In particular, according to some scholars, technically perfect anonymous data, while protecting patients’ privacy, would render the data less useful or downright useless for big data analysis. American privacy scholar Paul Ohm is direct on this: “data can be useful or perfectly anonymous but not both’ (Ohm 2010, 1704)”. According to Ohm, there is a trade-off between privacy and utility for anonymisation techniques to be made. An analysis on completely, irreversibly, anonymised database with no information but diagnoses, for instance, would greatly protect the privacy of the patients, but reduce the utility to be extracted from the big data analysis: “Small increases in utility are matched by even bigger decreases in privacy, and small increases in privacy cause large decreases in utility.”(p.1755) If Ohm is right, while formal anonymity is vulnerable to advancements in deanonymization techniques and does too little to protect one’s identity, complete anonymisation may go too far to be useful for Walden’s research purpose. 
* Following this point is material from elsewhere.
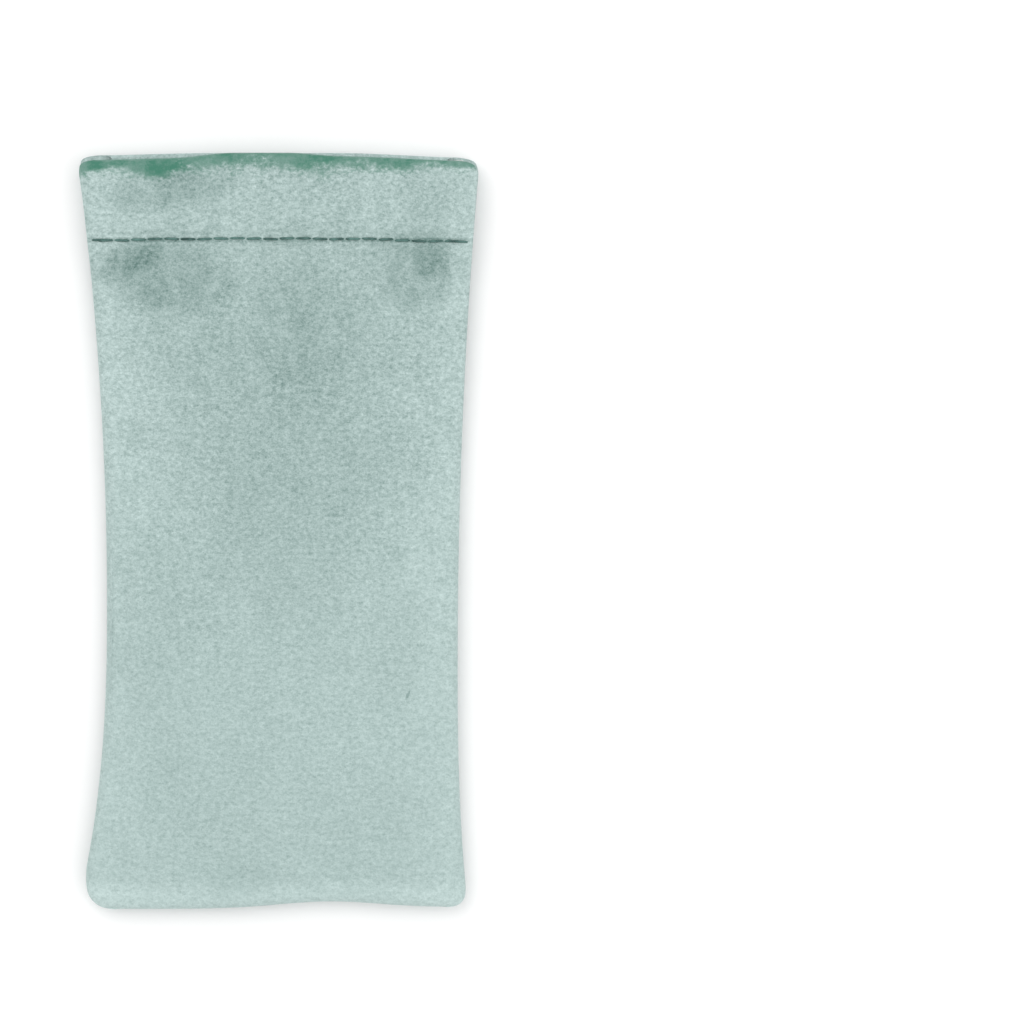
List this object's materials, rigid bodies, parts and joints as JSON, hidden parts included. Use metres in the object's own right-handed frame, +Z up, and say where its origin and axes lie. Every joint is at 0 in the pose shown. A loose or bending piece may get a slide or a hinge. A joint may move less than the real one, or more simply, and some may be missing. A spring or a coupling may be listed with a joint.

These considerations (consent is too difficult to obtain, anonymisation is vulnerable to attacks and contradicts the exigences of big data analysis in health) question the consent/anonymisation paradigm and cut in favor of other forms of regulation that may be in place when Walden comes to Europe in 2020, one year and a half after the GDPR has entered into force. While the trajectories of these other forms of regulation remain to be defined, in our views, the incoming GDPR seemingly points at one form of regulation in which both the law, i.e. privacy and data protection laws and requirements (e.g., on consent of anonymisation), and ethics, i.e., national authorities and research ethics committees, play a role in the creation of a research space for big data analysis in health care that would limit or permit access to personal medical data.  The GDPR seeks to facilitate the use of personal data in scientific research (art. 9.2; Recital 52, Recital 157): it defines scientific research purpose broadly as including “for example, technological development, and demonstration, fundamental research, applied research and privately funded research” (Recital 159), and it acknowledges scientific research as a possible basis for processing personal data (Recital 52). The Regulation, however, conditions the processing of personal data on the existence of well described scientific purposes and of “appropriate safeguards” to protect the data subject’s rights, freedoms, and legitimate interests (Recital 156). In the verification of the research purpose and in the adoption of the appropriate safeguards, there is a role for data protection law, which provides for harmonized conditions, e.g., data minimisation, data security, transparency, etc. (Recital 156); and there is also a role for other norms adopted at the national level by member states which can, says the Regulation, “maintain or introduce further conditions, including limitations, with regard to the processing of genetic data, biometric data or data concerning health.” (Recital 53)

Although the Regulation does not mention ethics committees explicitly (indeed it is a ” general” data protection regulation), in our view, research ethics committees at national, regional, and local level will be decisive to determine both the boundaries of scientific research purposes as a ground for processing medical data and to decide the “appropriate safeguards” for such processing activities. Our researcher Walden must ensure, in conclusion, that his research proposal must be both compliant with the law (e.g. data protection, privacy laws or specific laws relating to the use of medical dossiers) and with the applicable ethical approaches. He must be warned, however, that the ethical approach used in a particular instance is both highly variable and contextual varying from state to state, from region to region and even between various types of institution (e.g. university, hospital or private entity). This plurality of both the ethics approaches and the potential outcomes that can arise therefrom (even within the same legal jurisdiction) raises questions about the ability of gaining approval for various forms of research in the absence of individual consent, despite the existence of such an option being clearly available in the law, to access different repositories in various member states, and about the possibility to appeal against negative decisions.